» Given instruction: Reproduce each line from the records that holds "saved".

» Material:
━━━━━━━━
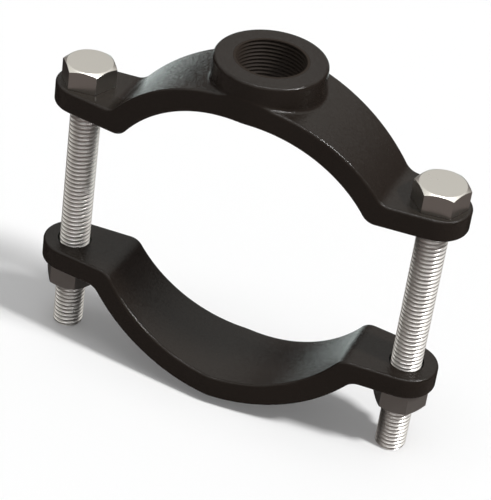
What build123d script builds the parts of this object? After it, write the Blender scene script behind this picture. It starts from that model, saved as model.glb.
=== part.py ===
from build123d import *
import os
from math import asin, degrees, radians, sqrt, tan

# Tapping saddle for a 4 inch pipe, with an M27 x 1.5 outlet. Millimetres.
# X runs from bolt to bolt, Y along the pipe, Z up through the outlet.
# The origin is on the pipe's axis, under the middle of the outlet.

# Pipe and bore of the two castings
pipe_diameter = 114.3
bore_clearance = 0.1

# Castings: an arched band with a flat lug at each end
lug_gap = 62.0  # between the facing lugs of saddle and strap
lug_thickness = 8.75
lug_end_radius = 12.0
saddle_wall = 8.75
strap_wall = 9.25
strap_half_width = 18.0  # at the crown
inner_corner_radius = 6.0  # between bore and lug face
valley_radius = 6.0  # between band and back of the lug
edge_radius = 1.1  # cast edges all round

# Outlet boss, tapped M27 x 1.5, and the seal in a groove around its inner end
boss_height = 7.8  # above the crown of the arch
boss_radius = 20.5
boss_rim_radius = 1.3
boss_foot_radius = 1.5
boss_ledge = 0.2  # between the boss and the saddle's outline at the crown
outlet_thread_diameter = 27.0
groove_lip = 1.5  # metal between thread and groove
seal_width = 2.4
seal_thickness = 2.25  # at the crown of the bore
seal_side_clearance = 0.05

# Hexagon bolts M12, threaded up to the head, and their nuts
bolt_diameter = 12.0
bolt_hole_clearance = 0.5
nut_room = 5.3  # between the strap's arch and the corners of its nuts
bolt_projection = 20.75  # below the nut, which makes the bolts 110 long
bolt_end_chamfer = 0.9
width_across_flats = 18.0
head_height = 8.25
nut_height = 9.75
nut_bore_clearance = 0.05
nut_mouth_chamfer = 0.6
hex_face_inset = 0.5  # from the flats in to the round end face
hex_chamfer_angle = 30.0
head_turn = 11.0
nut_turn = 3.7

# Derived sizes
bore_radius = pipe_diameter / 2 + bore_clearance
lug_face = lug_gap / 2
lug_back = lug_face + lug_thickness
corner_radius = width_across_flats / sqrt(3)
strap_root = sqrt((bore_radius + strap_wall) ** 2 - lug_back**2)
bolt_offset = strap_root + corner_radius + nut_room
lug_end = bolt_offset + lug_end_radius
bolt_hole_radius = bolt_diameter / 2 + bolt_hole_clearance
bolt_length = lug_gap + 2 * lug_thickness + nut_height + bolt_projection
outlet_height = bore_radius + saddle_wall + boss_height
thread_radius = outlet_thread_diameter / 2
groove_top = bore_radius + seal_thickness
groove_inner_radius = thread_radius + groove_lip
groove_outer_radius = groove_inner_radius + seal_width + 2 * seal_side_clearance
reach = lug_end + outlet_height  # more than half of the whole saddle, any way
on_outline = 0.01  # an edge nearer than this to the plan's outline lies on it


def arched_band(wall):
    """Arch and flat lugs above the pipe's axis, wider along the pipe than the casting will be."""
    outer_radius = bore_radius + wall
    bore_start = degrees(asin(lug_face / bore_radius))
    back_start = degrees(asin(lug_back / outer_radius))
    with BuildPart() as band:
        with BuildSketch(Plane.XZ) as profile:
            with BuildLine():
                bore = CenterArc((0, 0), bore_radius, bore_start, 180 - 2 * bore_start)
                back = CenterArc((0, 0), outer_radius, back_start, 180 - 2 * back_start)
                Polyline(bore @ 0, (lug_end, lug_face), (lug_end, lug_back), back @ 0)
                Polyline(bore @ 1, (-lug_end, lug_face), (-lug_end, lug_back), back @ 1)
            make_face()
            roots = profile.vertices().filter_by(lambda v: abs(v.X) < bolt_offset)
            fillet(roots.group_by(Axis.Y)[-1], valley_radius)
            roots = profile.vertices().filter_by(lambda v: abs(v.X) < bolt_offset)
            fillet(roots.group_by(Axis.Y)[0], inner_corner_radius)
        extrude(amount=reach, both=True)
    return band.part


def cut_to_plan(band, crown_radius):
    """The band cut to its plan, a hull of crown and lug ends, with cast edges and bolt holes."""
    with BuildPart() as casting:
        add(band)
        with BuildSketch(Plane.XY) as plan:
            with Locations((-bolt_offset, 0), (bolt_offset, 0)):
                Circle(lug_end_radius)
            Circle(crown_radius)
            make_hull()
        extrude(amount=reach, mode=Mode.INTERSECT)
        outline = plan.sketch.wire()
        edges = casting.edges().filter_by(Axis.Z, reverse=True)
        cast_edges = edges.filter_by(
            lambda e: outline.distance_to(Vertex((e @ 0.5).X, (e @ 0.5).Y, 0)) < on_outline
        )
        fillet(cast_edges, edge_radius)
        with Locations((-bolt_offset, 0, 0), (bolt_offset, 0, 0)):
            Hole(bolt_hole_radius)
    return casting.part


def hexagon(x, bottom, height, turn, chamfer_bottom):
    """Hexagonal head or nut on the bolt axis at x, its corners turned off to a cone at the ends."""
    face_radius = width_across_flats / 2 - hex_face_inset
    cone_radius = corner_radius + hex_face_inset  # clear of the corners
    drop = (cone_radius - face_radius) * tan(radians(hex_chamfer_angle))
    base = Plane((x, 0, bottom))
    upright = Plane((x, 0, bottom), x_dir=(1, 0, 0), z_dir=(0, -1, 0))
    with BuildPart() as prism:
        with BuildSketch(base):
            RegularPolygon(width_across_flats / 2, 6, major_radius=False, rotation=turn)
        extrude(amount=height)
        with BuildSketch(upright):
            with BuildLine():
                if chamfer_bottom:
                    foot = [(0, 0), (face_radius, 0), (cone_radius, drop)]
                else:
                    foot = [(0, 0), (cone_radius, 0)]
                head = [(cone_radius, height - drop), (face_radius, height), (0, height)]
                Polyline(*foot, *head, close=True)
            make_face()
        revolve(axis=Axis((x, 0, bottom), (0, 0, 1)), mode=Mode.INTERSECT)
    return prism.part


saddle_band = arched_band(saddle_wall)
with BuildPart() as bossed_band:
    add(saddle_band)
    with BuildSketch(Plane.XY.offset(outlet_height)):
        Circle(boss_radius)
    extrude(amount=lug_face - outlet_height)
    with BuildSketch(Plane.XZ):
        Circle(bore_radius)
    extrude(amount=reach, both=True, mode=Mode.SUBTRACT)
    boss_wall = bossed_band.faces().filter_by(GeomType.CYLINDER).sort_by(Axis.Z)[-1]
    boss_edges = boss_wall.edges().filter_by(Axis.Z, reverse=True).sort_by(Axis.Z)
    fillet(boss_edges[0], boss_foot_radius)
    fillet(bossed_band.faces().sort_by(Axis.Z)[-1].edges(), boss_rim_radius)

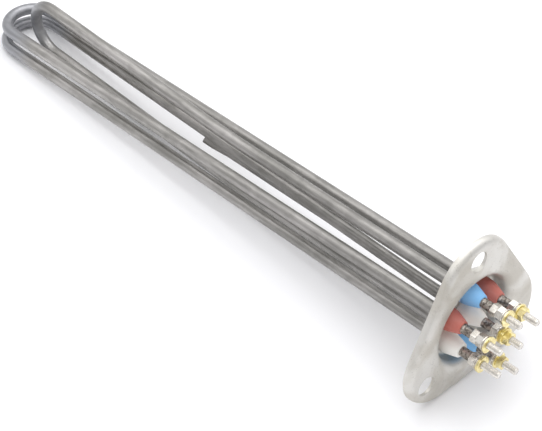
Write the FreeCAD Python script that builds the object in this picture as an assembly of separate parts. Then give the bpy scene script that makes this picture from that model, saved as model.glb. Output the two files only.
━━━━━━━━
» Expected answer:
What build123d script builds the parts of this object? After it, write the Blender scene script behind this picture. It starts from that model, saved as model.glb.
Write the FreeCAD Python script that builds the object in this picture as an assembly of separate parts. Then give the bpy scene script that makes this picture from that model, saved as model.glb. Output the two files only.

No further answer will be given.